**Provided data**
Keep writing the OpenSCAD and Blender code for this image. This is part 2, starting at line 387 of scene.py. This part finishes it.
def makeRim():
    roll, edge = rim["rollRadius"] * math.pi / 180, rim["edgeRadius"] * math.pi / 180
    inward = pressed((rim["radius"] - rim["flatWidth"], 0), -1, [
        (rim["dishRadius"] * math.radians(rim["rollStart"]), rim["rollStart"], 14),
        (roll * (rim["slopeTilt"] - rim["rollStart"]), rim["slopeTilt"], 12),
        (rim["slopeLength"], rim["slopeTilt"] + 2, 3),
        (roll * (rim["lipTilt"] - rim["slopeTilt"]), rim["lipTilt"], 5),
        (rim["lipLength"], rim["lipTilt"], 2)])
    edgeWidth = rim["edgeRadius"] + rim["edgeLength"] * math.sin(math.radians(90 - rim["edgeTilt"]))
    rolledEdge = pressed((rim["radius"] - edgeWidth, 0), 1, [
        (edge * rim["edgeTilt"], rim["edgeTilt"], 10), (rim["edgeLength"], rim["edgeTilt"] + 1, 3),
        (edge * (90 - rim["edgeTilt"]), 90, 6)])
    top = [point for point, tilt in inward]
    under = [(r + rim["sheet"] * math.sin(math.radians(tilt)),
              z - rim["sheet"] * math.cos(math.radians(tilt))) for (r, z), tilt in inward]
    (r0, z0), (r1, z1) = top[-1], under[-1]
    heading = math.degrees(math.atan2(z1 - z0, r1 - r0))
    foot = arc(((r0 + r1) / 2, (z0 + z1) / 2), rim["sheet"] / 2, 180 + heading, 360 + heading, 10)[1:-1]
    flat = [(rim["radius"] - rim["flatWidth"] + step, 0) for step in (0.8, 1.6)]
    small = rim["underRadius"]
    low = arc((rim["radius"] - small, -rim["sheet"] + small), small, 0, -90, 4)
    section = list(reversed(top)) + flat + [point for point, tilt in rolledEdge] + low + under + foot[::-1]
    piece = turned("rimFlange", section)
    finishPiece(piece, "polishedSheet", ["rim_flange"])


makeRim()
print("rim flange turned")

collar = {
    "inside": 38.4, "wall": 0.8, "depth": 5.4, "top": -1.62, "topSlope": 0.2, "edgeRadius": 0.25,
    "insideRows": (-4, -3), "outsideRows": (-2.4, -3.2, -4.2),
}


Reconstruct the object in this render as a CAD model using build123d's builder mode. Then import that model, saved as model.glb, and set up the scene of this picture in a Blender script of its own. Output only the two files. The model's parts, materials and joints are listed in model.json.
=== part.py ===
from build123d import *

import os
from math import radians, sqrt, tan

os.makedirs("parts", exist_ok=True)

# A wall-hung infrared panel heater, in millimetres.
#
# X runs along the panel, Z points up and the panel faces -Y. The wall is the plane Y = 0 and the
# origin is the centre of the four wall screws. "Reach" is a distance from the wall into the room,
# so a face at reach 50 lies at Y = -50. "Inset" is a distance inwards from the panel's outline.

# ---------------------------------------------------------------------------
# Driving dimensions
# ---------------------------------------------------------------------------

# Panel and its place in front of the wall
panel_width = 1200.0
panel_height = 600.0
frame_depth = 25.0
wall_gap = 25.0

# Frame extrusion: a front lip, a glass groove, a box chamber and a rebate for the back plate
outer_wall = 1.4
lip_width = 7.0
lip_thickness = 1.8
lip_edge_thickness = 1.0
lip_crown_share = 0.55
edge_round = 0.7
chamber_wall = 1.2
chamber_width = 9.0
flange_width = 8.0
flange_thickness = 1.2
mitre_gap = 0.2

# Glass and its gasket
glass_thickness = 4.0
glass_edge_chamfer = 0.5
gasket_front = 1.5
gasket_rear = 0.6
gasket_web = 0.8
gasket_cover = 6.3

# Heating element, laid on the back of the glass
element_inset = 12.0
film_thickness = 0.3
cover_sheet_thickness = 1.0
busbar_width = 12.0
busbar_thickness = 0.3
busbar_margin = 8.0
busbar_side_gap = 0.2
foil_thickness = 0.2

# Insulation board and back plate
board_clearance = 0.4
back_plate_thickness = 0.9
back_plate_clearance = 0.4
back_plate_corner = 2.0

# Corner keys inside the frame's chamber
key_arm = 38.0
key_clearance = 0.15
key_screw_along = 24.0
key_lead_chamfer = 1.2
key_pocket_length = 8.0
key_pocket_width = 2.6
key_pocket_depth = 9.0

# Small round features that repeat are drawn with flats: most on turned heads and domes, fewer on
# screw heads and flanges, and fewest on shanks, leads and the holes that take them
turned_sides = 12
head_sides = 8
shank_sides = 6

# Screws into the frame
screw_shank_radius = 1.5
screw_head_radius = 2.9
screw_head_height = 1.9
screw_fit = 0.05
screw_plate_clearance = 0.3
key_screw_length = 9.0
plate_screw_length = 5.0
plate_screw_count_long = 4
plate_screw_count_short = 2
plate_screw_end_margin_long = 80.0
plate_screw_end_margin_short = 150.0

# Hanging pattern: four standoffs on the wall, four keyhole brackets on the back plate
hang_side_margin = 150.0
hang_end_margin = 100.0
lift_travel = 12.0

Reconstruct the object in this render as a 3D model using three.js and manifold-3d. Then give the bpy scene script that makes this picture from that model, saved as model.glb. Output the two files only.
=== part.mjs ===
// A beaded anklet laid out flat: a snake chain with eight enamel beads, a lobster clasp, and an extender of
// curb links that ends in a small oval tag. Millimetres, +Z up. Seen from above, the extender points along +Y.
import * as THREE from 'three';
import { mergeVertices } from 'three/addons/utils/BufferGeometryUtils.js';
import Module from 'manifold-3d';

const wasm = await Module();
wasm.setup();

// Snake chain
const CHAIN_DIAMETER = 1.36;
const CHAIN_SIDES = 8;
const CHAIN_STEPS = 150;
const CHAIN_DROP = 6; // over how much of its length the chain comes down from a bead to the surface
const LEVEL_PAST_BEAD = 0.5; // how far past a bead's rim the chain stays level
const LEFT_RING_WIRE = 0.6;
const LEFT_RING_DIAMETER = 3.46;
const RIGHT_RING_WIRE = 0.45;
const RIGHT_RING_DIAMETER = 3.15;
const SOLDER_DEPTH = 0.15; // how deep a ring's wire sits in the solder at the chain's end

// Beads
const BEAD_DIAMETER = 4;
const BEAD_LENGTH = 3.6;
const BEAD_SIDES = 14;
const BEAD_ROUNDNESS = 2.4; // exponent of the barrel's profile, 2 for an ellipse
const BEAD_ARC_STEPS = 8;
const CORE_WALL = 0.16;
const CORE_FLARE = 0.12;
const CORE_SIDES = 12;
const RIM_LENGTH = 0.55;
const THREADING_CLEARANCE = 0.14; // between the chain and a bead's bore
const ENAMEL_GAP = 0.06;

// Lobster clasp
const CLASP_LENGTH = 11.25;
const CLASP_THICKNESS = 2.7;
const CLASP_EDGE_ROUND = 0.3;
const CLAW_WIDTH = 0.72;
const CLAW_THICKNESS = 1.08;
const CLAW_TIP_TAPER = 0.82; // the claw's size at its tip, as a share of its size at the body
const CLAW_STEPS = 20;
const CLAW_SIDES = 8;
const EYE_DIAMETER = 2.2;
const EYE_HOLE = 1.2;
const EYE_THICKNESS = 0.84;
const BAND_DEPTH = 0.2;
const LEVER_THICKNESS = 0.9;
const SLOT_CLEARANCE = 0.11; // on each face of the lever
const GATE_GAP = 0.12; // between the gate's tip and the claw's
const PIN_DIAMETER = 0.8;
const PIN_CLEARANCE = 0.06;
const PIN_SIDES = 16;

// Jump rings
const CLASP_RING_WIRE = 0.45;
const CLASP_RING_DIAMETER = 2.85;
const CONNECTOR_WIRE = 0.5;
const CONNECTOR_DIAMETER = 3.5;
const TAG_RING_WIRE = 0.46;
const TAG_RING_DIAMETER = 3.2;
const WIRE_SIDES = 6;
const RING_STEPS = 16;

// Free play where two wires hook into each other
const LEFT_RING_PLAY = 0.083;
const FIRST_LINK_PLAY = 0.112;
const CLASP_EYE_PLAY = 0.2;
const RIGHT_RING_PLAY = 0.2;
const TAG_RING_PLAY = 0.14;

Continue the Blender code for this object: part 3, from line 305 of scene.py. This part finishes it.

**Short exercise**
Look through the material and copy each line that has "code".

**Output for this exercise**
Keep writing the OpenSCAD and Blender code for this image. This is part 2, starting at line 387 of scene.py. This part finishes it.
Continue the Blender code for this object: part 3, from line 305 of scene.py. This part finishes it.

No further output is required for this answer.